Your kids are able to make their own plans, get places on their own, navigate life. Sort of.

But they still need you, and now, so do your parents.

Older woman being hugged by younger woman, representing the Sandwich Generation.
Older woman being hugged by younger woman, representing the Sandwich Generation.

What makes being part of the Sandwich Generation so exhausting isn’t just that there’s too much to do. It’s that your entire emotional orientation is split in two directions at once.

You are standing between people who are moving toward expansion and people who are moving toward limitation. Your children still need help becoming more independent. Your parents may need help becoming less so. Both are likely fighting that they need your support. One relationship asks you to prepare someone for launch. The other asks you to help absorb decline, uncertainty, grief, or fragility. Both require presence. Both feel urgent. Both carry emotional consequences if you get them wrong.


And they are happening simultaneously.


I don’t think we talk enough about what that does to a person psychologically. Because the fatigue here is not just logistical.


You are not simply managing tasks. You are constantly changing emotional roles, often without transition time between them. You move from being the competent decision-maker to someone’s child again in the span of a ringtone.
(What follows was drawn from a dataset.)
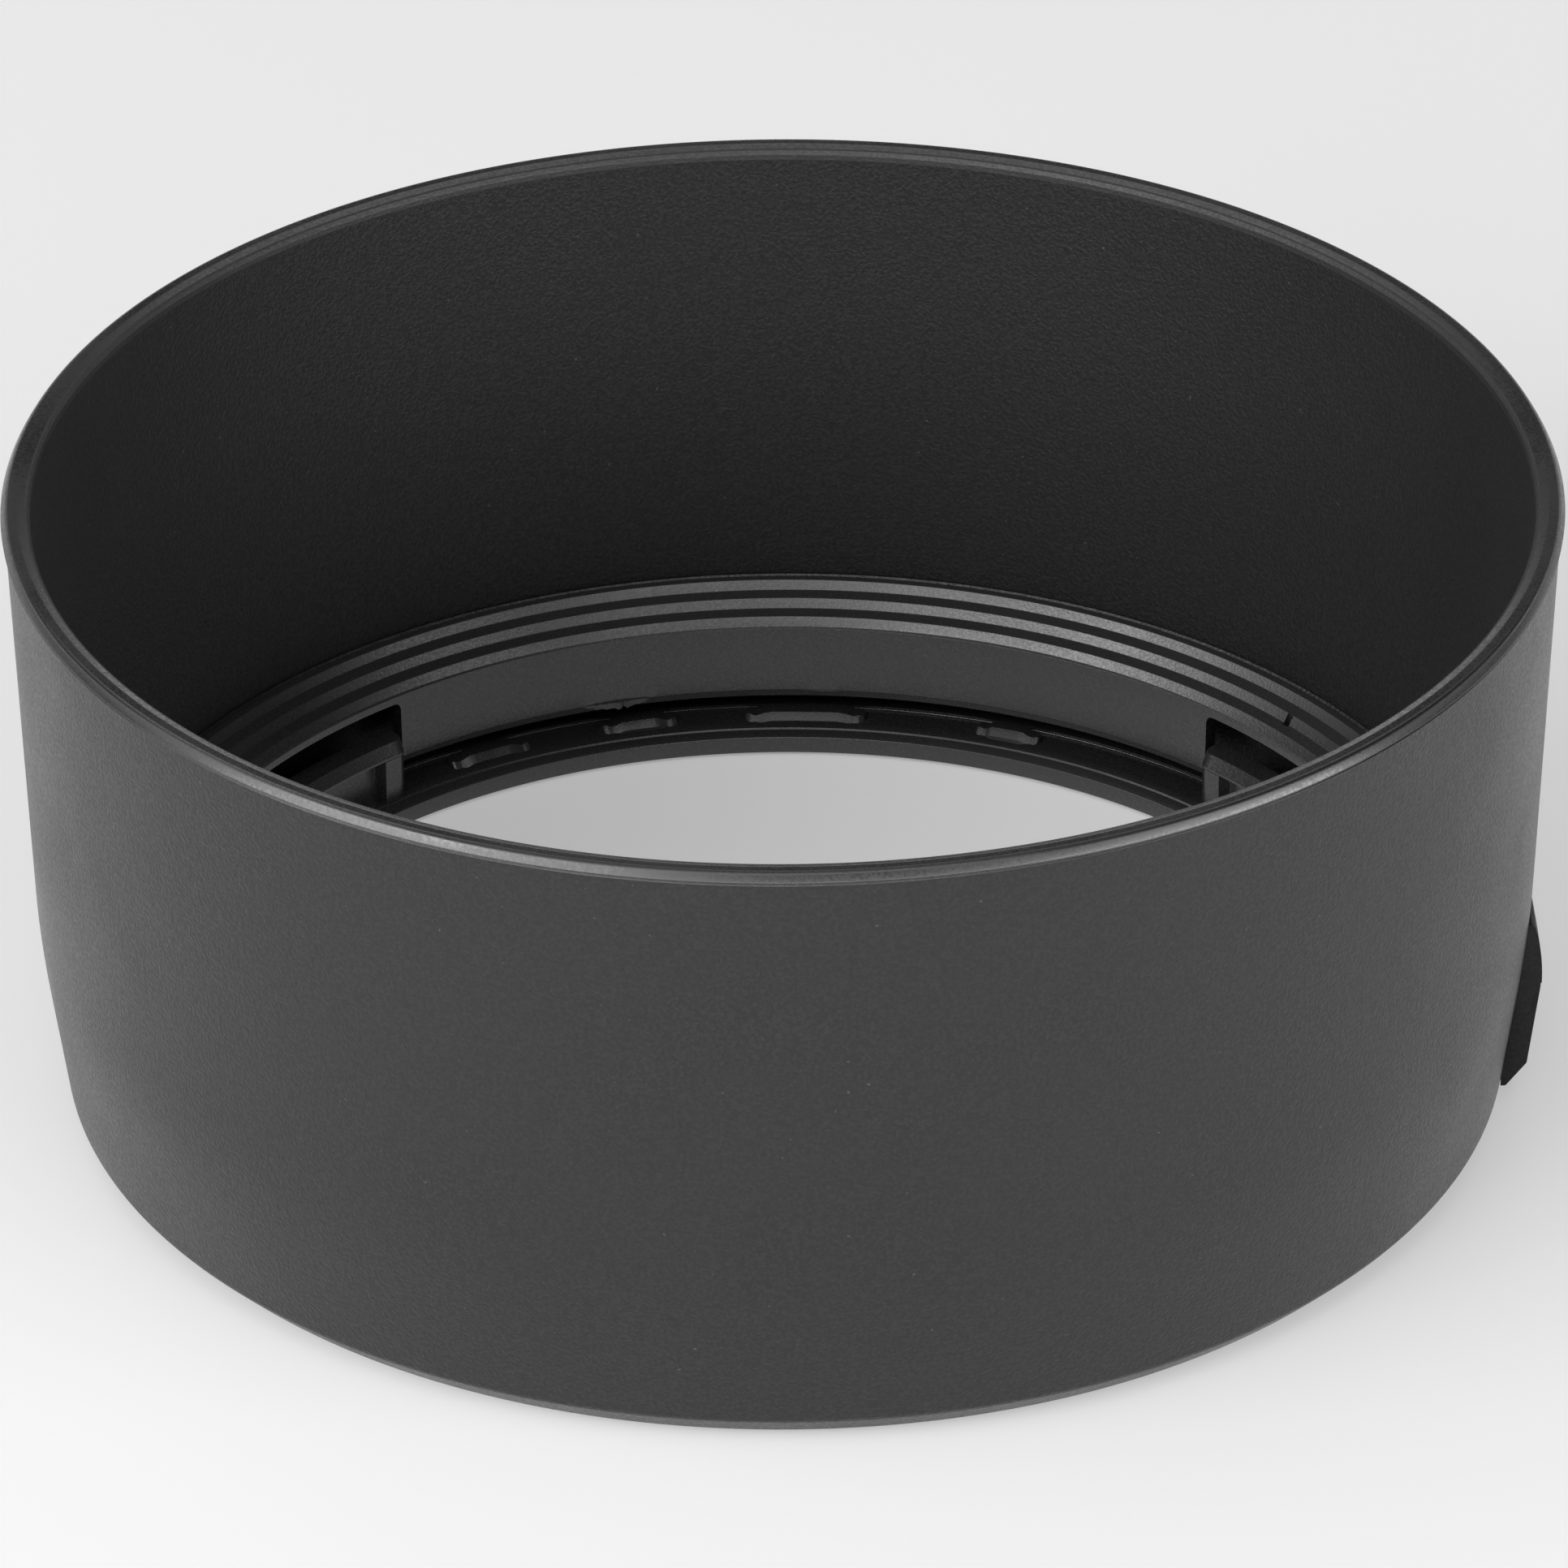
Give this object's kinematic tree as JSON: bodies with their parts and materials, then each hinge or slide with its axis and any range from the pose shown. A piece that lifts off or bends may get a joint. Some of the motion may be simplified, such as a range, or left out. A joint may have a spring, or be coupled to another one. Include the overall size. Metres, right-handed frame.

You are the advocate with the doctor, the (trying to be) calm parent with your teenager, the coordinator with your siblings, the comforter with your spouse, the authority at work, the emotional regulator for everyone else in the room.


Sometimes all before noon.


Your nervous system never fully settles because it never gets to stay in one role long enough to orient. You are repeatedly shape-shifting depending on who needs you. Protector. Problem-solver. Daughter. Mother. Manager. Mediator. Containment system.


And the hard part is that from the outside, it can look like “handling it well.”

That’s where so much of the isolation comes in.


People praise resilience because they see functionality. You answered the call. You got everyone where they needed to be. But functioning and being emotionally held are not the same thing. When resilience is constantly acknowledged without the strain underneath it being acknowledged too, people start disappearing inside their own competence.

The invisible labor is not only what you do. It’s the constant mental and emotional gear-shifting. It’s having no stable emotional position to stand in because somebody always needs something different from you.


Eventually, the deeper exhaustion is not even the responsibility itself. It’s the absence of anywhere you get to stop performing a role altogether.


So many people in this stage of life realize they are almost never in a relationship where they are not, in some way, the stabilizer. The anticipator. The one tracking the emotional temperature in the room. The one remembering, planning, softening, absorbing, organizing.


I always recommend that my clients block time on the calendar, placing themselves among the ‘have to’s’ and not the ‘want to’s’. Make yourself a priority, because you are. People in this stage of life need places where they are allowed to become a person again instead of a role.


Schedule a standing dinner with friends where nobody needs anything from you. A walk that doesn’t include sitting on hold with a doctor’s office. A hobby that has absolutely no productive value attached to it. Book club. Gardening. Pickleball. Painting badly on purpose. Music in the car before you go inside the house. Laughing with people who knew you before you became everyone else’s emergency contact.


None of this will take away the complexity, the urgency, or the sadness that can come with being a part of this new Generation we never asked for, but because they interrupt the adaptation, will remind your nervous system that you are still a whole person underneath all the roles you have learned to carry.